Although it's been an intense year for Caputo, those curveballs somehow led to her sitting alone in this midwestern hotel room, forging ahead on her tour. And although the adjustment hasn't been easy, she somehow still manages to see the glass as half full.
"I feel like every experience helps me in a positive way," she says. "That’s the way I live my life. So it is very very important and I feel like I can choose to be negative and sad and handle things in a negative way, but it’s not going to solve anything."
After all, in her line of work, a positive attitude is kind of a must, considering being a medium requires a lot of time spent talking to the dead. In fact, she says her work is one thing that has helped her remain positive in this tumultuous time. It has been her constant variable.
"I think that is one thing that has kind of, you know, made it easier is working, and staying active," she says. "I don’t think people realize, for me, what I do is the farthest thing from normalcy, whether it’s channeling someone who has died or having cameras follow me around all day. It’s almost like it’s always been so comfortable for me. You know, like really validating — this is what I’m supposed to be doing. Things have changed so much in my life, but yet, they’re exactly the same."
Caputo's work may offer some familiarity and stability, but that in and of itself is kind of ironic, considering for her, no two days on the job are alike. Why? Because no two spirits are, either. Caputo says each and every reading she performs is different, so it's hard to choose just one to reflect on for storytelling purposes. Looking back, she settles on two.
"There are so many moments," Caputo says. "Every time I channel someone, it’s changing someone’s life." She recalls delivering a message to a young man at a live show who was the sole survivor of a car crash that killed three of his friends. He was the driver, and for years, he carried guilt for their deaths, and specifically, for being unable to apologize to the family of one of the victims.
"He didn’t know the family that well," Caputo says. "And as the [spirit of the] young man [who had died] was channeling him, he just kept saying [to the driver, through me], 'All you want to do is say you’re sorry to my mom and ask forgiveness,' and then he said, 'Turn around, my mom is behind you.' Now, we were in an arena of 5,000 people. This kid was all the way in the back, I turned around, and up in the bleachers the mother was walking to the floor. And she said, 'That was my son you’re channeling.' And she came down and thanked this young man for remembering her son, and [said] that she did not blame him."
The driver had gone to jail for 18 months for the accident, and the mother of his slain friend not only gave him forgiveness, but told him that she never wished for him to be imprisoned like he was. "It was such a beautiful moment," Caputo says. "How do you compare that to anything? It was this crazy moment of insanity but yet peaceful at the same time. You can’t compare that."
Another one of Caputo's most vivid memories involves a little boy named Shane. "His parents came for a reading and they were getting ready to get divorced because Shane had died, and the mom was blaming the dad," she says.
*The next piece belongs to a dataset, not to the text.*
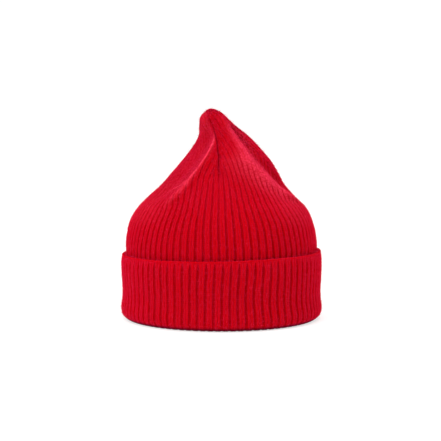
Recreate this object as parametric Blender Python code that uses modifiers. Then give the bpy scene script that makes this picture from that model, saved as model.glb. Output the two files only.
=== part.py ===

Caputo was able to offer some resolve to both of them through Shane's spirit, and because of that, they remain married today. "They send me a Christmas card every year," Caputo says. "The bottom line is, they gave it their all."
And that's what Long Island Medium is all about — in the face of critics and skeptics, it's about Caputo using her gift to give people the chance at the peace and comfort they deserve. Because the death of a loved one never seems fair, no matter how you slice it.
"It’s not about people believing in a medium, or even in what I do," she says. "I want them to believe in themselves. I want them to have an experience that validates that what they’re experiencing or feeling is real, because at the end of the day, if spirit has me talk about things that you witnessed, that you saw with your own eyes, and that you heard from them since they died, nobody can tell you that wasn’t real. And that’s what spirit does. They’re talking about things that only you would know about. So you could be a skeptic, but you can’t deny the fact that what spirit is talking about is real."
And for Caputo, she really doesn't care if you believe in what she does. She just wants to provide comfort to the people who will let her. She says that, in her experience, most of the major skeptics she has encountered are, to put it simply, afraid.
"How many times do they say to me that they don’t believe in what I do, but then, after having an experience with me, then they start sharing with me how they’ve connected with spirit?" she says. "It’s hard to believe in an afterlife. Yes. What is it? What does happen to the soul? Are we just floating around? Is there a heaven? Where is heaven? Is it in space? Is it in another dimension? We have so many questions. So I always say to people, we’ll find out when we get there. And you know what, if there is nothing, then we're not gonna know about it. This is giving us the peace and the comfort to live our lives out here in the physical world." And that, in and of itself, should be enough.